Repeat exactly, and only, the lines from the one that contains "const group = new THREE.Group();" through the one that contains "zip(*points))), Vector(map(max, zip(*points)))", both ends included.

▶ Dataset extract
/---

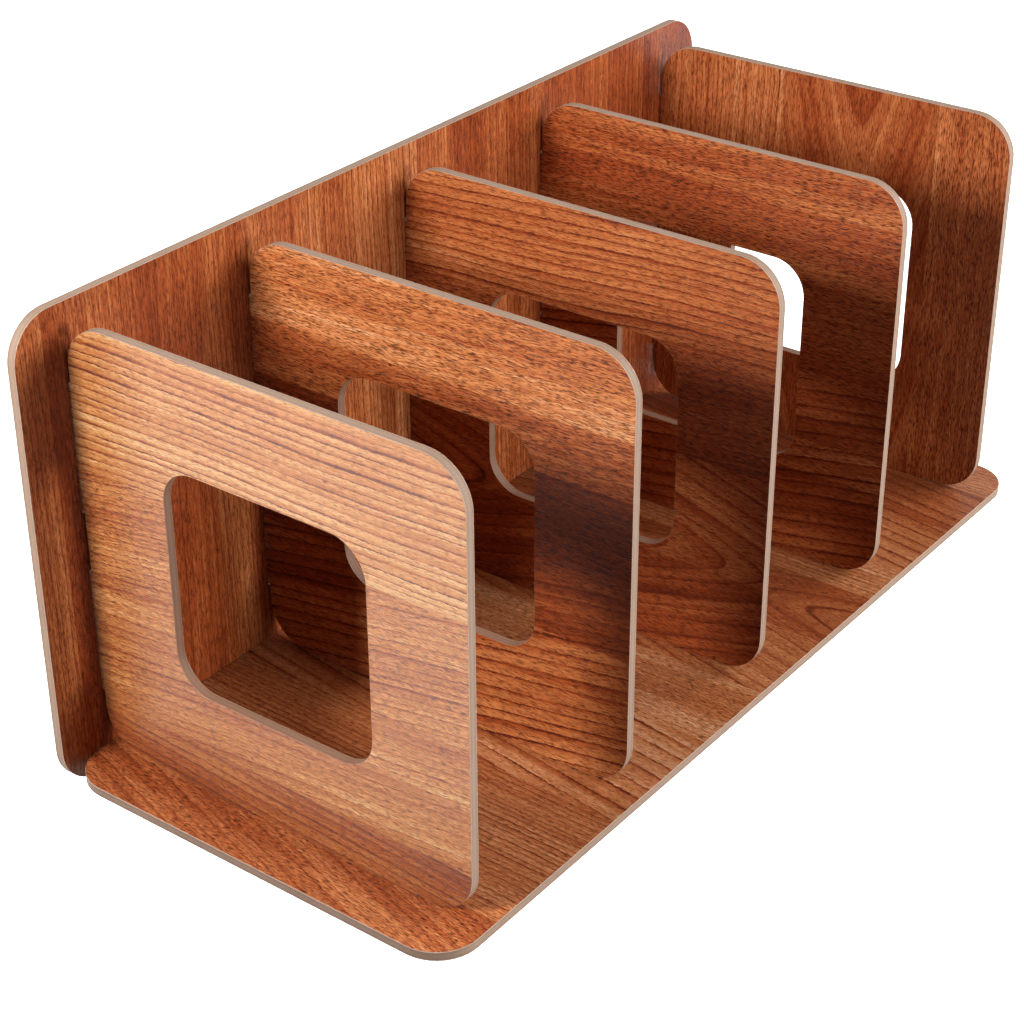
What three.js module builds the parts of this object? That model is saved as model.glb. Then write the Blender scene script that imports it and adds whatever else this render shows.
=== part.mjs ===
// Desktop file sorter: a knock-down rack of seven flat boards that slot together.
// Five window-cut dividers stand on a base board and tab into a back panel.
// Units are millimetres. +X runs along the rack, +Y to the back panel, +Z up.
// The origin is on the table, under the middle of the rack's outline.
import * as THREE from 'three';

// Boards
const BOARD = 4.4;              // thickness of every board
const CORNER_RADIUS = 20;       // outer corners of every board
const FIT_GAP = 0.3;            // clearance between boards that touch
const SHADOW_GAP = 0.8;         // narrow gap behind each divider's rear edge

// Dividers
const DIVIDER_COUNT = 5;
const DIVIDER_PITCH = 105;      // centre to centre
const DIVIDER_DEPTH = 200;      // back panel's front face to the divider's front edge
const DIVIDER_HEIGHT = 202;     // above the base board's upper face
const WINDOW_SIZE = 104;        // square window in the middle of each divider
const WINDOW_RADIUS = 17;

// Borders of the base board and the back panel
const END_OVERHANG = 26;        // beyond the outer faces of the end dividers
const BORDER = 7.5;             // above, below and in front of the dividers

// Tabs and slots
const TAB_LENGTH = 57;          // each of the two tabs on a divider's rear and bottom edge
const TAB_SPREAD = 87;          // centre to centre of those two tabs
const BASE_TAB_LENGTH = 45;     // each of the two tabs on the base board's rear edge
const TAB_TIP_RADIUS = 1.5;
const TAB_INSET = 0.2;          // a rear tab ends just inside the back panel's rear face
const SLOT_END_PLAY = 1.5;      // room at each end of a tab in its slot
const SLOT_RADIUS = 1;

// Curve resolution
const BIG_RADIUS = 5;           // arcs above this radius get the finer division
const FINE_STEPS = 12;
const COARSE_STEPS = 3;

// Worked-out sizes
const LENGTH = (DIVIDER_COUNT - 1) * DIVIDER_PITCH + BOARD + 2 * END_OVERHANG;
const BASE_DEPTH = DIVIDER_DEPTH + BORDER;
const BACK_HEIGHT = DIVIDER_HEIGHT + BOARD + 2 * BORDER;
const REAR_Y = (BASE_DEPTH + BOARD) / 2;
const BACK_FACE_Y = REAR_Y - BOARD;
const FRONT_Y = BACK_FACE_Y - BASE_DEPTH;
const BASE_BOTTOM_Z = BORDER;
const BASE_TOP_Z = BASE_BOTTOM_Z + BOARD;
const SLOT_WIDTH = BOARD + 2 * FIT_GAP;
const TAB_REACH = BOARD - TAB_INSET;
const REAR_TAB_CENTRES = pairAbout(DIVIDER_HEIGHT / 2, TAB_SPREAD);
const BOTTOM_TAB_CENTRES = pairAbout(DIVIDER_DEPTH / 2, TAB_SPREAD);
const BASE_TAB_CENTRES = pairAbout(0, 2 * DIVIDER_PITCH);
const DIVIDER_XS = Array.from(
  { length: DIVIDER_COUNT },
  (_, i) => (i - (DIVIDER_COUNT - 1) / 2) * DIVIDER_PITCH,
);

function pairAbout(middle, spread) {
  return [middle - spread / 2, middle + spread / 2];
}

// The points of one rounded corner: the arc that touches both of its sides.
function cornerPoints(before, corner, after) {
  const { at, radius } = corner;
  if (radius === 0) {
    return [at.clone()];
  }
  const toBefore = before.at.clone().sub(at).normalize();
  const toAfter = after.at.clone().sub(at).normalize();
  const halfAngle = Math.acos(toBefore.dot(toAfter)) / 2;
  const bisector = toBefore.clone().add(toAfter).normalize();
  const centre = at.clone().addScaledVector(bisector, radius / Math.sin(halfAngle));
  const tangentLength = radius / Math.tan(halfAngle);
  const start = at.clone().addScaledVector(toBefore, tangentLength).sub(centre);
  const end = at.clone().addScaledVector(toAfter, tangentLength).sub(centre);
  const clockwise = toBefore.cross(toAfter) > 0;
  const arc = new THREE.EllipseCurve(
    centre.x, centre.y, radius, radius, start.angle(), end.angle(), clockwise,
  );
  return arc.getPoints(radius > BIG_RADIUS ? FINE_STEPS : COARSE_STEPS);
}

// A closed outline through corners, each with its own radius.
function roundedOutline(corners) {
  return corners.flatMap((corner, i) => {
    const before = corners[(i + corners.length - 1) % corners.length];
    const after = corners[(i + 1) % corners.length];
    return cornerPoints(before, corner, after);
  });
}

function corner(x, y, radius = 0) {
  return { at: new THREE.Vector2(x, y), radius };
}

function roundedRectangle(centreX, centreY, width, height, radius) {
  const x = width / 2;
  const y = height / 2;
  return roundedOutline([
    corner(centreX - x, centreY - y, radius),
    corner(centreX + x, centreY - y, radius),
    corner(centreX + x, centreY + y, radius),
    corner(centreX - x, centreY + y, radius),
  ]);
}

// The four corners of each tab on one edge. place(along, out) turns a distance along the edge
// and a distance out of the board into a corner.
function tabCorners(centres, length, root, tip, place) {
  return centres.flatMap((centre) => [
    place(centre - length / 2, root, 0),
    place(centre - length / 2, tip, TAB_TIP_RADIUS),
    place(centre + length / 2, tip, TAB_TIP_RADIUS),
    place(centre + length / 2, root, 0),
  ]);
}

// A board cut from flat stock: an outline with holes, one board thick.
function board(name, outline, holes, material) {
  const shape = new THREE.Shape(outline);
  shape.holes = holes.map((hole) => new THREE.Path(hole));
  const geometry = new THREE.ExtrudeGeometry(shape, { depth: BOARD, bevelEnabled: false });
  const mesh = new THREE.Mesh(geometry, material);
  mesh.name = name;
  return mesh;
}

function filmedBoard(color) {
  return new THREE.MeshStandardMaterial({ color, roughness: 0.45, metalness: 0 });
}

// Divider: drawn with x = distance in front of the back panel, y = height above the base board.
function divider(name, centreX) {
  const rearEdge = -SHADOW_GAP;
  const bottomEdge = -FIT_GAP;
  const onBottom = (along, out, radius) => corner(along, -out, radius);
  const onRear = (along, out, radius) => corner(-out, along, radius);
  const outline = roundedOutline([
    corner(-rearEdge, -bottomEdge, CORNER_RADIUS),
    ...tabCorners(BOTTOM_TAB_CENTRES, TAB_LENGTH, bottomEdge, BASE_TOP_Z, onBottom),
    corner(DIVIDER_DEPTH, -bottomEdge, CORNER_RADIUS),
    corner(DIVIDER_DEPTH, DIVIDER_HEIGHT, CORNER_RADIUS),
    corner(-rearEdge, DIVIDER_HEIGHT, CORNER_RADIUS),
    ...tabCorners(REAR_TAB_CENTRES, TAB_LENGTH, rearEdge, TAB_REACH, onRear).reverse(),
  ]);
  const opening = roundedRectangle(
    DIVIDER_DEPTH / 2, DIVIDER_HEIGHT / 2, WINDOW_SIZE, WINDOW_SIZE, WINDOW_RADIUS,
  );
  const mesh = board(name, outline, [opening], filmedBoard(0xb8713f));
  const forward = new THREE.Vector3(0, -1, 0);
  const up = new THREE.Vector3(0, 0, 1);
  const thickness = new THREE.Vector3(-1, 0, 0);
  mesh.setRotationFromMatrix(new THREE.Matrix4().makeBasis(forward, up, thickness));
  mesh.position.set(centreX + BOARD / 2, BACK_FACE_Y, BASE_TOP_Z);
  return mesh;
}

// Base board: drawn in plan, with two rear tabs and a pair of slots under each divider.
function basePanel() {
  const rearEdge = BACK_FACE_Y - FIT_GAP;
  const onRear = (along, out, radius) => corner(along, out, radius);
  const outline = roundedOutline([
    corner(-LENGTH / 2, FRONT_Y, CORNER_RADIUS),
    corner(LENGTH / 2, FRONT_Y, CORNER_RADIUS),
    corner(LENGTH / 2, rearEdge, CORNER_RADIUS),
    ...tabCorners(
      BASE_TAB_CENTRES, BASE_TAB_LENGTH, rearEdge, BACK_FACE_Y + TAB_REACH, onRear,
    ).reverse(),
    corner(-LENGTH / 2, rearEdge, CORNER_RADIUS),
  ]);
  const slotLength = TAB_LENGTH + 2 * SLOT_END_PLAY;
  const slots = DIVIDER_XS.flatMap((x) => BOTTOM_TAB_CENTRES.map((centre) => (
    roundedRectangle(x, BACK_FACE_Y - centre, SLOT_WIDTH, slotLength, SLOT_RADIUS)
  )));
  const mesh = board('base_panel', outline, slots, filmedBoard(0xa9602f));
  mesh.position.z = BASE_BOTTOM_Z;
  return mesh;
}

// Back panel: drawn seen from the front, with a pair of upright slots for each divider and
// two level slots for the base board's tabs.
function backPanel() {
  const outline = roundedRectangle(0, BACK_HEIGHT / 2, LENGTH, BACK_HEIGHT, CORNER_RADIUS);
  const slotLength = TAB_LENGTH + 2 * SLOT_END_PLAY;
  const dividerSlots = DIVIDER_XS.flatMap((x) => REAR_TAB_CENTRES.map((centre) => (
    roundedRectangle(x, BASE_TOP_Z + centre, SLOT_WIDTH, slotLength, SLOT_RADIUS)
  )));
  const baseSlotLength = BASE_TAB_LENGTH + 2 * SLOT_END_PLAY;
  const baseMiddleZ = BASE_BOTTOM_Z + BOARD / 2;
  const baseSlots = BASE_TAB_CENTRES.map((x) => (
    roundedRectangle(x, baseMiddleZ, baseSlotLength, SLOT_WIDTH, SLOT_RADIUS)
  ));
  const mesh = board('back_panel', outline, [...dividerSlots, ...baseSlots], filmedBoard(0x96552b));
  const along = new THREE.Vector3(1, 0, 0);
  const up = new THREE.Vector3(0, 0, 1);
  const thickness = new THREE.Vector3(0, -1, 0);
  mesh.setRotationFromMatrix(new THREE.Matrix4().makeBasis(along, up, thickness));
  mesh.position.y = REAR_Y;
  return mesh;
}

const group = new THREE.Group();
group.add(basePanel());
group.add(backPanel());
DIVIDER_XS.forEach((x, i) => group.add(divider(`divider_${i + 1}`, x)));

export default group;
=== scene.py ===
"""Looks for the desktop file sorter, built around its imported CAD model.

Every board is laminated stock: a fibreboard core with a printed wood film on each face. Each one is
rebuilt here as three pieces, the core and its two film sheets, cut to the outline that the board has in
the CAD model.
"""

import math
from collections import namedtuple

import bmesh
import bpy
from mathutils import Matrix, Vector


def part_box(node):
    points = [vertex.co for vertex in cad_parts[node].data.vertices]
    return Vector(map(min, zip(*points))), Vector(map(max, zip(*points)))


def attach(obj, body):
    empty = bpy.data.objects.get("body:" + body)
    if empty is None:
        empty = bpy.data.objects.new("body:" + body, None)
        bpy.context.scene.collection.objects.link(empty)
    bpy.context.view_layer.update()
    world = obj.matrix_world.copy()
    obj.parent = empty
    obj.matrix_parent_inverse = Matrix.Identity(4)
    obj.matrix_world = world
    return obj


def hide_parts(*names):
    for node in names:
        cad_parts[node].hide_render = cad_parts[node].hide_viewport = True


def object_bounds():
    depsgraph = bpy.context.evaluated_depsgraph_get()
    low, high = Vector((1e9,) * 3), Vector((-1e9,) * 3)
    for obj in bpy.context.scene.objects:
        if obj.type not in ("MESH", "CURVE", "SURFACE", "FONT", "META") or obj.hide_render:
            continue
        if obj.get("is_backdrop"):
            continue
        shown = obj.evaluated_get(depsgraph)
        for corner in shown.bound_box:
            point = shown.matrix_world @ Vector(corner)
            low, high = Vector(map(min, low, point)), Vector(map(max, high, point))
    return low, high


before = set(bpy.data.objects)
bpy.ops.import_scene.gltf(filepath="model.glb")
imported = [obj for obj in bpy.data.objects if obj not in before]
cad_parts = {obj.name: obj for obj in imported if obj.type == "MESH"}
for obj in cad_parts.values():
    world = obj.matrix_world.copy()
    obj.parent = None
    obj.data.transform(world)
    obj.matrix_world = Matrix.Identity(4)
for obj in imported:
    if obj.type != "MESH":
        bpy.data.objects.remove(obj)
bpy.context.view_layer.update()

MM = 0.001
BODY = "root"

# ---------------------------------------------------------------- board stock, in metres
FILM = 0.42 * MM  # thickness of a film sheet
ARRIS = 0.14 * MM  # easing of the film's outer edge
CORE_RECESS = 0.05 * MM  # the core sits this far inside the film's edge
CORE_GAP = 0.01 * MM  # air between core and film, so that no two faces coincide
ARRIS_STEPS = 3
SMOOTH_ANGLE = math.radians(30)

# ---------------------------------------------------------------- reading the CAD boards
WELD = 1e-6  # CAD vertices closer than this are one
FLAT_NORMAL = 0.99  # a board's flat face turns at least this much to the thickness axis
LEVEL_TOLERANCE = 1e-5  # and lies this close to the end of its box, in metres

# ---------------------------------------------------------------- camera
# Azimuth, elevation, roll, distance, aim and lens come from a least-squares fit to the board edges.
CAMERA_AZIMUTH = math.radians(-52.86)
CAMERA_ELEVATION = math.radians(29.995)
CAMERA_ROLL = math.radians(0.25)
CAMERA_DISTANCE = 1.03374
CAMERA_AIM = Vector((-0.03638, 0.01464, -0.03492))  # from the middle of the CAD box
CAMERA_LENS = 80.09
CAMERA_SENSOR = 36.0
CAMERA_CLIP = (0.05, 50.0)


def in_plane_axes(axis):
    """The two axes that follow a thickness axis in right-handed order."""
    return (axis + 1) % 3, (axis + 2) % 3


def board_outline(node, axis):
    """The closed outlines of a board's flat face, as lists of 2-D points with the material on their left."""
    across, up = in_plane_axes(axis)
    mesh = bmesh.new()
    mesh.from_mesh(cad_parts[node].data)
    bmesh.ops.remove_doubles(mesh, verts=mesh.verts, dist=WELD)
    mesh.normal_update()
    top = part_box(node)[1][axis]
    flat = set()
    for face in mesh.faces:
        if face.normal[axis] > FLAT_NORMAL and abs(face.calc_center_median()[axis] - top) < LEVEL_TOLERANCE:
            flat.add(face)
    following = {}
    for face in flat:
        for loop in face.loops:
            others = [f for f in loop.edge.link_faces if f in flat and f is not face]
            if not others:
                following[loop.vert] = loop.link_loop_next.vert
    outlines = []
    while following:
        start = min(following, key=lambda v: (v.co[across], v.co[up]))
        points = []
        vert = start
        while vert in following:
            points.append(Vector((vert.co[across], vert.co[up])))
            vert = following.pop(vert)
        outlines.append(points)
    mesh.free()
    return outlines


def inset_points(points, inset):
    """An outline moved into the material by inset, with mitred corners."""
    count = len(points)
    normals = []
    for i in range(count):
        step = (points[(i + 1) % count] - points[i]).normalized()
        normals.append(Vector((step.y, -step.x)))
    moved = []
    for i in range(count):
        before, after = normals[i - 1], normals[i]
        mitre = (before + after) / (1 + before.dot(after))
        moved.append(points[i] - mitre * inset)
    return moved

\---

▶ Task solution
const group = new THREE.Group();
group.add(basePanel());
group.add(backPanel());
DIVIDER_XS.forEach((x, i) => group.add(divider(`divider_${i + 1}`, x)));

export default group;
=== scene.py ===
"""Looks for the desktop file sorter, built around its imported CAD model.

Every board is laminated stock: a fibreboard core with a printed wood film on each face. Each one is
rebuilt here as three pieces, the core and its two film sheets, cut to the outline that the board has in
the CAD model.
"""

import math
from collections import namedtuple

import bmesh
import bpy
from mathutils import Matrix, Vector


def part_box(node):
    points = [vertex.co for vertex in cad_parts[node].data.vertices]
    return Vector(map(min, zip(*points))), Vector(map(max, zip(*points)))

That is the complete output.